Utang pemerintah membengkak akibat pelemahan nikai tukar Rupiah dibandingkan Dolar selama wabah pandemi virus Corona (Covid 19).
Kementerian Keuangan Republik Indonesia dalam rilis tentang Buku APBN Kita edisi April 2020 yang disampaikan di situs resmi, Jumat, 17 April 2020, menyebut total utang pemerintah per Maret 2020 mencapai Rp5.192,56 triliun, atau bertambah lebih dari Rp 400 triliun dibandingkan posisi akhir tahun lalu Rp 4.779,28 triliun.
Rasio utang pemerintah terhadap produk domestik bruto (PDB) bahkan mencapai 32,12%. Peningkatan tajam posisi utang pemerintah per akhir Maret dipengaruhi pelemahan nilai tukar rupiah.
Rupiah pada akhir Maret melemah Rp2.133 per Dolar Amerika Serikat dibanding posisi akhir Februari. Akibatnya, utang pemerintah bertambah Rp284,61 triliun. Hal tersebut terutama disebabkan oleh tekanan dan ketidakpastian global, termasuk merebaknya virus corona.
Utang pemerintah masih didominasi dalam bentuk surat berharga negara yang mencapai Rp4.292,73 triliun atau 82,67% dari total utang pemerintah, terdiri dari SBN domestik Rp3.036,96 triliun dan SBN valas Rp1.255,77 triliun.
Adapun SBN domestik berupa surat utang negara mencapai Rp2.520 triliun dan surat Rp516,96 triliun. Kemudian SBN valas berupa SUN tercatat Rp1.006,99 triliun dan SBSN Rp248,78 triliun.
Sementara sebanyak Rp899,83 triliun atau 17,33% dari total utang pemerintah dalam bentuk pinjaman, atau pinjaman dalam negeri sebesar Rp10,23 triliun dan pinjaman luar negeri Rp 889,6 triliun.
Menanggapi persoalan utang tersebut, Menteri Keuangan Sri Mulyani Indrawati menegaskan akan terus menjalankan strategi pengelolaan pembiayaan utang secara hati-hati dan terukur.

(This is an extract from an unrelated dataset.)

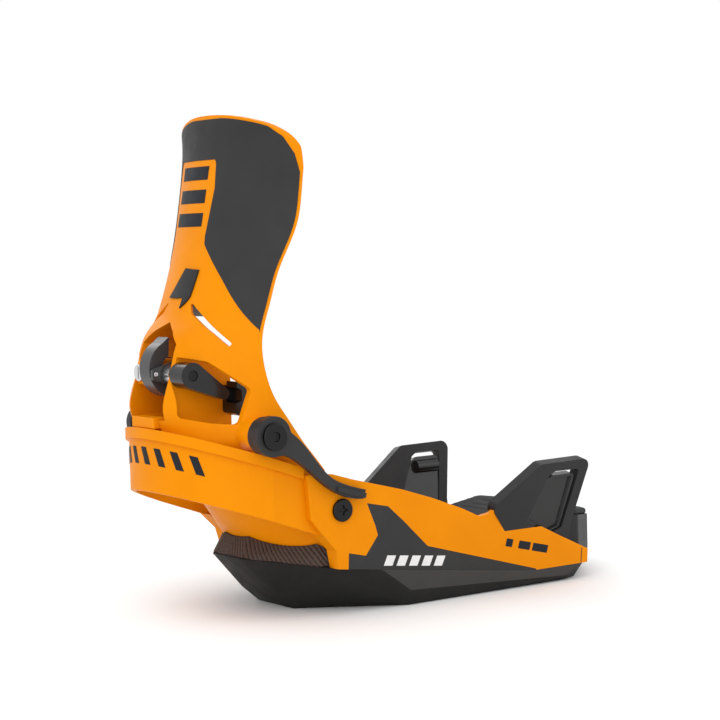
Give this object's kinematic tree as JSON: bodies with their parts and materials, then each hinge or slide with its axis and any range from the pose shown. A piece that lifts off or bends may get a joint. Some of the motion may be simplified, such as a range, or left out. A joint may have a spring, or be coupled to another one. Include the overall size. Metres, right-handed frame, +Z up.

"Ke depan, postur pembiayaan akan berubah seiring dengan pendapatan yang tertekan dan belanja yang tumbuh," ucap Sri Mulyani dalam konferensi video di Jakarta, Jumat, 17 April 2020
Dia menjelaskan, pada tahun ini realisasi pembiayaan utang hingga akhir Maret mencapai Rp 76,48 triliun, turun 57,2%. Ini terdiri dari realisasi SBN sebesar Rp 83,9 triliun dan realisasi pinjaman sebesar negatif Rp7,42 triliun.
Realiasi pinjaman yang mencapai angka negatif menunjukkan bahwa realisasi pembayaran cicilan pokok pinjaman lebih besar dari pada penarikan pinjaman. Pembayaran cicilan pokok pinjaman luar negeri mencapai Rp 16,91 triliun dan penarikan pinjaman luar negeri sebesar 9,43 triliun.
Sementara itu penarikan pinjaman dalam negeri sebesar Rp 50 miliar serta pembayaran cicilan pokok pinjaman dalam negeri belum terealisasi.